↓↓↓
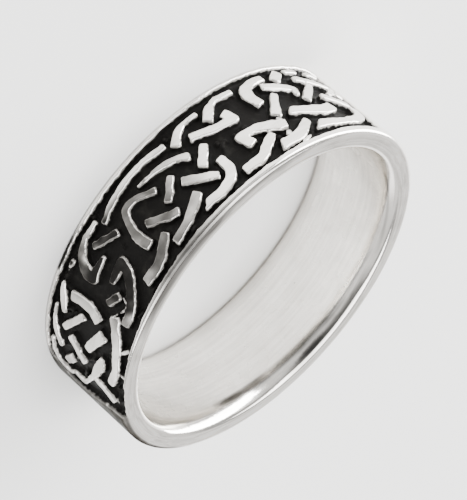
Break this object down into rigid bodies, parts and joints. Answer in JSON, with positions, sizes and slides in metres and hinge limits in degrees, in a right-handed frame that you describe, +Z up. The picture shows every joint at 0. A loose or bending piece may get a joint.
↑↑↑
↓↓↓
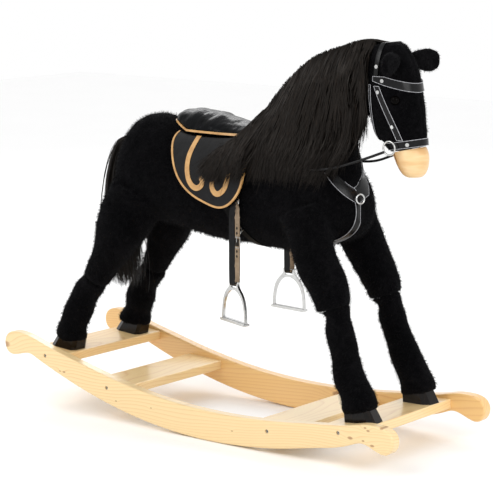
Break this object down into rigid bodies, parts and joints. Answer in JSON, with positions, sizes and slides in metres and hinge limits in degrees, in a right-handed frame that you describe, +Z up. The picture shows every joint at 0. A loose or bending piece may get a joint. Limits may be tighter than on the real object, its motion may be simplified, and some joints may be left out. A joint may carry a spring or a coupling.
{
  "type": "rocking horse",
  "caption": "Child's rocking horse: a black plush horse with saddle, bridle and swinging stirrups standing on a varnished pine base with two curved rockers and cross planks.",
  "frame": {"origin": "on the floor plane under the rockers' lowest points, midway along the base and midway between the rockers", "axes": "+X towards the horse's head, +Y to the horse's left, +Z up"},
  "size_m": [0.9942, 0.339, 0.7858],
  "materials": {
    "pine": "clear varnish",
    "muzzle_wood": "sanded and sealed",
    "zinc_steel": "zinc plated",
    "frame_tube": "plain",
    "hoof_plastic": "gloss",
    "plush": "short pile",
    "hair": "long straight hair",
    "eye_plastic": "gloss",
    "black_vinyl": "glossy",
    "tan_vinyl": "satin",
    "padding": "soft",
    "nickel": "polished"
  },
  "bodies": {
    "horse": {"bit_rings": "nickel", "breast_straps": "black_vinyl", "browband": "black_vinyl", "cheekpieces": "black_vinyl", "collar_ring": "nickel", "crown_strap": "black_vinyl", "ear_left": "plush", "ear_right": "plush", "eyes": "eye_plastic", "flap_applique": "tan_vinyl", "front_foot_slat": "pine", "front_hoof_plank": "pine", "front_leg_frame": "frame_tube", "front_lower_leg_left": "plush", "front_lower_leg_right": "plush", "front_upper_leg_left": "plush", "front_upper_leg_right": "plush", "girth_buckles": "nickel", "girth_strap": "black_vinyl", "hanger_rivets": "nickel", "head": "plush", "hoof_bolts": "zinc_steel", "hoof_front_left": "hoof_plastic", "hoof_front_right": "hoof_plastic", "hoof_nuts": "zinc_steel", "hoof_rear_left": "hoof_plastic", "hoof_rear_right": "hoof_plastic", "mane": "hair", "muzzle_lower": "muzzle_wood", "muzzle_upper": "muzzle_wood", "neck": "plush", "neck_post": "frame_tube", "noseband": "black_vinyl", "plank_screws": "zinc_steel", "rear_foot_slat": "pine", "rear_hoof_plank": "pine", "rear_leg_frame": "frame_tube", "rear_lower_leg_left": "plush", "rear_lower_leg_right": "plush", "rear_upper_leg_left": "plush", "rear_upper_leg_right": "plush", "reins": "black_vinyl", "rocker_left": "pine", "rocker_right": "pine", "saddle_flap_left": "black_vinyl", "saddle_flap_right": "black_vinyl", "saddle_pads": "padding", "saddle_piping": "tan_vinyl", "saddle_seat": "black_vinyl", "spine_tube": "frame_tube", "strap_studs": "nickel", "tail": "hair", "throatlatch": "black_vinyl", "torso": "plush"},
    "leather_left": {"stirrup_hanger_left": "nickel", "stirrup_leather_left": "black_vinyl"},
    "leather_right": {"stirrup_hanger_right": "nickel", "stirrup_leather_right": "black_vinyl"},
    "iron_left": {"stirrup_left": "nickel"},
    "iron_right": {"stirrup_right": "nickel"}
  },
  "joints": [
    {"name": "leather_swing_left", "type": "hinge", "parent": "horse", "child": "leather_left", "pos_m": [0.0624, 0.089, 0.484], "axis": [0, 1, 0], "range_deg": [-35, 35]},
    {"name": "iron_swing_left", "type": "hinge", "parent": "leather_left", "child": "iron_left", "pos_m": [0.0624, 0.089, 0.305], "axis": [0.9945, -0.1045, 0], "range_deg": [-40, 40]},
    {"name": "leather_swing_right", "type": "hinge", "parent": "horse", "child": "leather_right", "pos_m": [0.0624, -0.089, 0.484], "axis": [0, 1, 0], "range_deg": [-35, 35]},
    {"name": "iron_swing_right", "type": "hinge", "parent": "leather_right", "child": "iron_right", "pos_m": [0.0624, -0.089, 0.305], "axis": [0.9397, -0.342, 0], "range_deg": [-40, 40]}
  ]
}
↑↑↑
### What you need to do
Your answer should be only a number: how many lines of the data above contain the string "hinge"?

### Solution for this problem
6